The Scales of Justice

When injuries take place, summarily resulting in legal action, courts must determine whether or not the accused is actually responsible for the damages that have been outlined in the lawsuit. Defense attorneys will closely examine how much of a role the plaintiff may have played in the accident. One would not think that a plaintiff who had been intoxicated would be able to make a sturdy claim against someone else for his own demise, but it happened in New York City.

Beware of Train

In 2006, an unlucky fellow who had put away a few too many drinks stumbled into the path on an oncoming subway car, sustaining severely traumatic injuries that included the amputation of his leg. He sued the city, and a jury that couldn’t help but sympathize with him, awarding him $2.3 million (pending appeal) even though he was determined to have been 35 percent responsible for the mishap.

Not the First Time

It bore a troubling resemblance to a similar accident that took place in 2002, when one James Sanders suffered the same fate – also losing a leg, and an eye as well. His award was $7 million. When juries have access to the tax coffers in major municpalities, plaintiffs often realize astronomical awards, deservedly or otherwise.
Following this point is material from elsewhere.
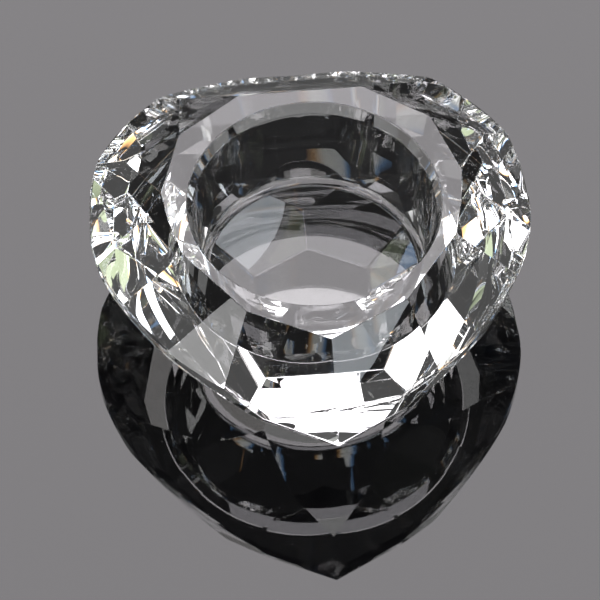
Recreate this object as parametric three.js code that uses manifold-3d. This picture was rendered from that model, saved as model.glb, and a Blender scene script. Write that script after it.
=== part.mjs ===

Obviously, in both cases, the injured parties’ lives were irrevocably changed for the worse.

The paradox is that criminal charges against any defendant would be aggravated, not mitigated, by the fact that a citizen had been drunk in any event in which property was damaged and people were hurt. Intoxication is never an excuse for the commission of any crime (or conspiracy), yet it doesn’t absolve the civil defendant – in this case the city of New York – of blame in these instances.